На ощупь нахожу его пальцы, успевшие скользнуть вдоль бока и бедра. Сашка глядит виновато, и мой ответный взгляд тоже полон до краев нечаянной, но непоправимой вины. Так получилось. Мы оба ничего не можем поделать. Не убирай руку.
Внезапно входит доктор; ну разумеется, это его территория, он вовсе не обязан стучать. Тормозит на пороге, оглушительно звякнув инструментами в овальном тазике. Сашка оборачивается через плечо, и доктор сверлит его глазами сквозь близорукие очки с таким отчаянием, что мне становится смешно.
— Я уже ухожу, — говорит Сашка.
Встает, относит на место табурет. Улыбается от дверей:
— Мы завтра, может быть, еще все вместе зайдем. С Иркой и Дианкой.
— Ребенка, наверное, не надо... — Я вопросительно смотрю на врача.
Доктор молчит. Ставит на тумбочку свои звякающие железки.
Пылает багровый закат.
Девочка стоит на кромке лужайки, смотрит на играющих детей, слушает оглушительный концерт насекомых и птиц в древесных кронах. И все-таки — как она могла сюда попасть? Прилетела с родителями? — но где они тогда, почему оставили ее одну, к тому же такую голодную?
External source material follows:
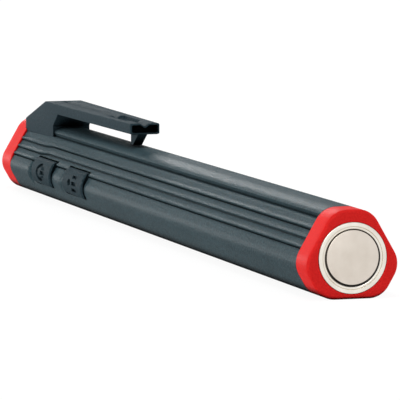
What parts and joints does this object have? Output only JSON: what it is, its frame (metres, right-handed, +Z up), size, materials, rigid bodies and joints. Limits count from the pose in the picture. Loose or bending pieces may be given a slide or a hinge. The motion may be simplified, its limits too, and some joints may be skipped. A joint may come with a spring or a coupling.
{
  "type": "magnetic pickup tool",
  "caption": "Pen-shaped magnetic pickup tool with a lamp: three-lobed ribbed tube, pot magnet in the front end cap, lens in the rear cap, pocket clip and push keys.",
  "frame": {"origin": "mid-length of the tool, on the long flat it rests on", "axes": "+X along the tool towards the magnet face, +Z up through the pocket clip, push keys on the -Y side"},
  "size_m": [0.18, 0.0149, 0.018],
  "materials": {
    "body_plastic": "dark slate grey moulded ABS, fine satin texture",
    "cap_plastic": "red moulded ABS, satin",
    "pot_steel": "turned steel, nickel plated",
    "magnet_nickel": "satin nickel plate",
    "resin": "black potting resin",
    "zinc_steel": "zinc plated",
    "spring_steel": "bright spring wire",
    "contact_brass": "stamped strip",
    "cell_jacket": "printed film jacket, plain",
    "board_laminate": "green solder resist",
    "switch_plastic": "black moulded",
    "plunger_plastic": "plain moulded",
    "carrier_plastic": "black moulded",
    "lens_clear": "clear moulded polycarbonate",
    "reflector_metallised": "metallised",
    "led_resin": "phosphor under clear resin",
    "seal_rubber": "nitrile"
  },
  "bodies": {
    "handle": {"body_tube": "body_plastic", "rear_cap": "cap_plastic", "lens_seal": "seal_rubber", "lens": "lens_clear", "reflector": "reflector_metallised", "lamp_led": "led_resin", "lamp_board": "board_laminate", "switch_board": "board_laminate", "driver_chip": "switch_plastic", "rear_switch": "switch_plastic", "front_switch": "switch_plastic", "contact_carrier": "carrier_plastic", "positive_contact": "contact_brass", "contact_strip": "contact_brass", "rear_cell": "cell_jacket", "front_cell": "cell_jacket", "clip_base": "body_plastic"},
    "magnet_end": {"front_cap": "cap_plastic", "front_seal": "seal_rubber", "magnet_pot": "pot_steel", "magnet_disc": "magnet_nickel", "magnet_resin": "resin", "stud_washer": "zinc_steel", "stud_nut": "zinc_steel", "spring_plate": "contact_brass", "contact_spring": "spring_steel"},
    "clip": {"clip_arm": "body_plastic"},
    "rear_button": {"rear_key": "body_plastic", "rear_plunger": "plunger_plastic"},
    "front_button": {"front_key": "body_plastic", "front_plunger": "plunger_plastic"}
  },
  "joints": [
    {"name": "front_cap_pull", "type": "slide", "parent": "handle", "child": "magnet_end", "axis": [1, 0, 0], "range_m": [0, 0.014]},
    {"name": "clip_flex", "type": "hinge", "parent": "handle", "child": "clip", "pos_m": [-0.06295, 0, 0.01796], "axis": [0, -1, 0], "range_deg": [0, 4], "stiffness_Nm_per_rad": 0.7},
    {"name": "rear_key_press", "type": "slide", "parent": "handle", "child": "rear_button", "axis": [0, 1, 0], "range_m": [0, 0.00035], "stiffness_N_per_m": 5000},
    {"name": "front_key_press", "type": "slide", "parent": "handle", "child": "front_button", "axis": [0, 1, 0], "range_m": [0, 0.00035], "stiffness_N_per_m": 5000}
  ]
}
Или она убежала сама, а потом забыла?
Слишком много вопросительных знаков, изогнутых, как шеи фламинго. Фламинго — это такие волшебные розовые птицы, они, наверное, тоже где-то тут живут. Все самое удивительное, чудесное, вкусное, интересное, красивое — собрано здесь. И даже если непонятно, как она сюда попала, ни в коем случае нельзя допустить, чтобы ее увели, забрали отсюда.
А дети, которые играют в мяч, девочку не замечают в упор, как будто ее и нет вовсе. Это обидно. Девочка уже решается было замахать руками, крикнуть: “Я здесь!” — но ведь никто из них, наверное, не понимает ее языка...
И внезапно она осознает. Этого места просто нет. Его нет нигде и не было никогда, потому она и не может по-настоящему сюда войти, влиться, стать своей, местной, родной. Ведь она — есть. В этом противоречие, нелепое, неразрешимое.
Но как же?..
Детские голоса взлетают, как звонкие птицы, к закатному небу.
Под ноги девочке подкатывается мяч.
Они и вправду пришли втроем. Сашка сидит на гостевом табурете в углу с притихшей, присматривающейся Дианкой на руках. Пока Ирка выгружает на мою тумбочку апельсины, яблоки, пакет гранатового сока, блок разноцветных йогуртов, какие-то пирожные в пластиковой упаковке...
— Не знала, чтбо тебе можно, — объясняет она. — Сашка, дурак, не спросил. Если чего-то нельзя, передашь детям.